For the grilled vegetables, gather 3 medium bowls. In 1 bowl, toss radishes with 2 Tbsp. olive oil and 1 tsp. salt. In the second bowl, toss okra and sliced red onion with ¼ cup olive oil and 2 tsp. salt. In the third medium bowl, toss tomatoes with 2 Tbsp. olive oil and 1 tsp. salt.
Prepare your grill, preferably charcoal, for medium-high heat. Place a Grill Frying Pan on the grill to preheat for a few minutes. Create a foil boat for the tomatoes (the top should be open), add them, and place on the grill. Cook until tomatoes are softened and jammy, 12–15 minutes. (Alternatively, you can roast tomatoes on a Sheet Pan in a 400F oven for 12–15 minutes.)
Add the radishes to the hot Grill Frying Pan and cook, tossing occasionally, until tender and charred, 5–6 minutes. Transfer radishes to a large bowl to cool. Add okra to the Grill Frying Pan and cook, tossing occasionally, until tender and charred, 8–10 minutes. Transfer to bowl with radishes. Add tomatoes to bowl with radishes and okra and let cool for 10–20 minutes.

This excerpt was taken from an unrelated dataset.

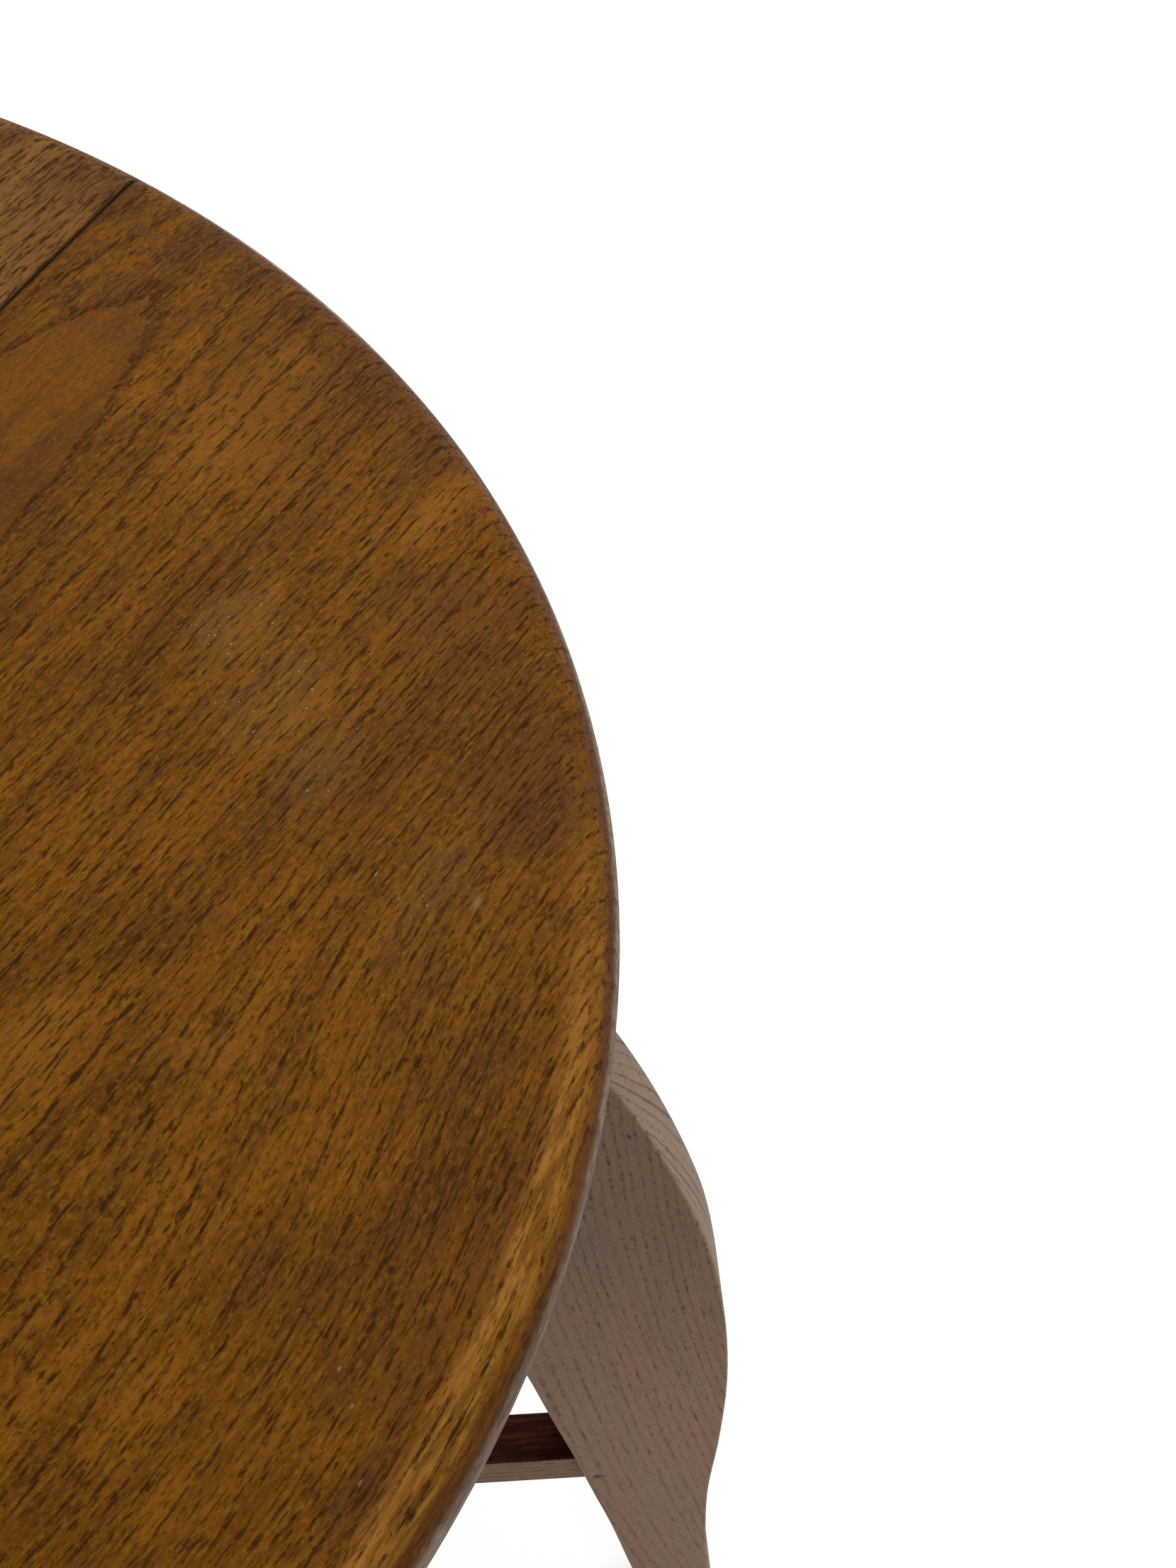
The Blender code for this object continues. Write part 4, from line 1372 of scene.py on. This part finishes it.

For the quail, wipe out the Grill Frying Pan and return to grill. Working in batches and starting breast-side-down, grill the quail until the internal temperature registers 165F, about 3 minutes per side. Remove from heat and let rest. Slice the quail lengthwise down the center of the breast.
While the quail is resting, prepare the salad. To the bowl with the cooled grilled vegetables, add parsley, scallions, basil, olives, chopped red onion, capers, half of the arugula, and the reserved radish greens. Add the olive oil and toss to combine. Add the rest of the arugula and more olive oil, if desired.
To serve, add half of the quail to a Serving Platter and top with the okra and radish salad. Arrange the rest of the quail over top and sprinkle with additional cajun seasoning, if desired.